Water Naughty

I enjoy traveling to Box Butte Reservoir to check on its filling process and to have my dogs play in the water.

My last trip was April 12.

No ice, and the shorelines are getting a bit smaller.

It won’t be long until boating, fishing, skiing, tubing, swimming, camping and all the other wonderful aspects of summer water fun returns.

I’m old enough to remember the construction and filling of Branched Oak Lake located roughly 15 miles northwest of Lincoln.

The dam was built in 1967 and was filled in 1968.

My most vivid memory of the lake occurred 55 years ago in May, 1970.

I was in the fifth grade at Valparaiso Elementary School.

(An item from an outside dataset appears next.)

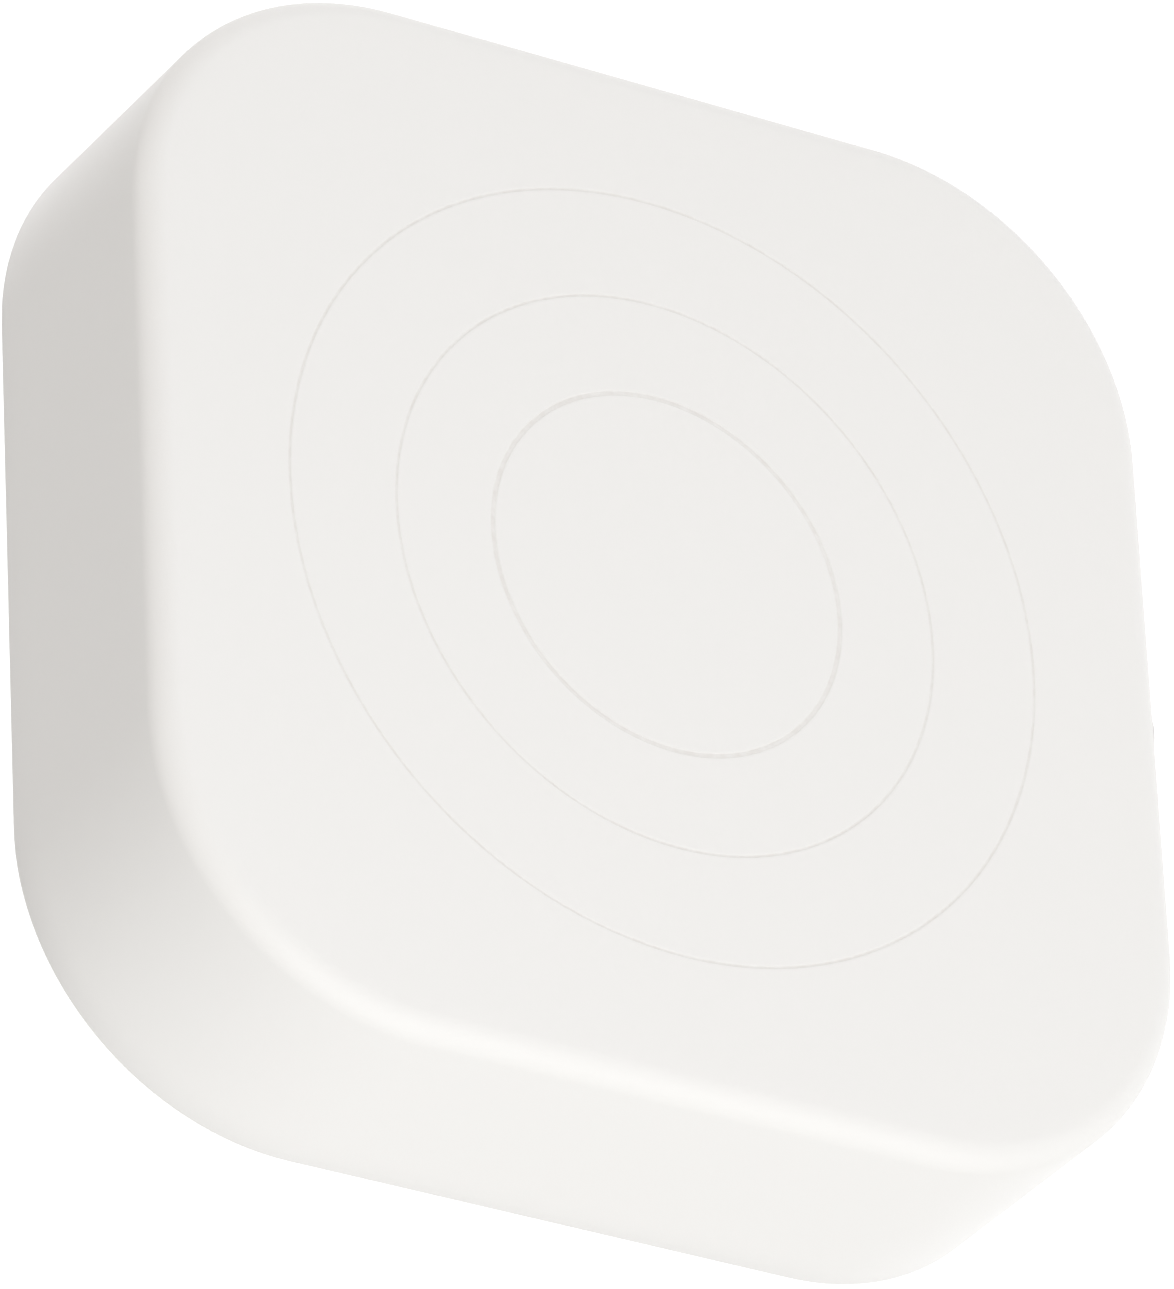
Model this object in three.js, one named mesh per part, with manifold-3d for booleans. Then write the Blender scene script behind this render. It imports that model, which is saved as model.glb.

My fifth-grade class and the sixth graders miraculously talked our teachers, Mrs. Evelyn Martin and Mrs. Emily Millward, and Principal Darrell Rosenquist into taking us on a field trip to Branched Oak Lake.

We convinced our superiors we only wanted to fish, play games in the sand, enjoy nature, and have a huge picnic.

All 50 of us solemnly swore several times over that we would not get in the water, and the brass conceded.

The day we selected for the trip was gorgeous: sunshine, blue skies and 80 degrees.

The trip took us away from the rigors of school, including the countless social studies class discussions of the May 4, 1970, deaths of four Kent State, Ohio, students who were shot by members of the National Guard while protesting the Vietnam War.

Despite Mrs. Martin’s warnings, threats, and pleas, about 40 of us decided to take off our shoes and wade in the water up to our ankles — followed by the submersion of our knees, hips, chests, and heads. Most of the boys who jumped in were fully clothed, and the girls were, too.

I can’t claim I was the first to enter the water, but I certainly wasn’t the last. All I needed was a glimmer of an indication that it was permissible, and I got it. One of the sixth-grade girls informed me that she thought Mrs. Millward believed it was okay to wade in the water, and seconds later, I was trying to impress as many girls as I could with my best imitation of a scuba diver.

And then . . .

Mrs. Martin came running along the shoreline screaming at the top of her lungs for everyone to get out of the water and onto the school bus. My fifth-grade teacher was so angry, she didn’t even inquire as to whether anyone still needed to be baptized. There was dead silence on the yellow school bus as our driver, Mrs. Bonnie Masek, escorted us back to Valparaiso. By the time we returned to town, the bus reeked of lake water, and the seats were soaked from the boys’ wet blue jean bottoms and the girls’ shorts.

Mrs. Martin’s screaming was downgraded to simple yelling in the classroom the next day, and her final words were: “I can guarantee you this school will never allow another class to take a field trip near water.”

Despite the turmoil, our lake journey taught me this lesson: Getting in trouble was no big deal, IF I was aligned with 40 other guilty parties.

Our soaked-to-the-skin trip to Branched Oak wasn’t a total loss. One of my classmates, Mark Masek of Agnew, whose father was the local TV repairman, had caught a large catfish, and he gave it to me. I took the fish home and dumped it in the stock tank. But not before I named it Gladys in honor of a girl who had sat near me on the school bus.

Gladys had spent most of our 10-mile trip back to school opining about the ugly appearance of my fish.

Gladys (the girl) wasn’t even brave enough to go swimming with her namesake fish.

She was one of those students who was water nice.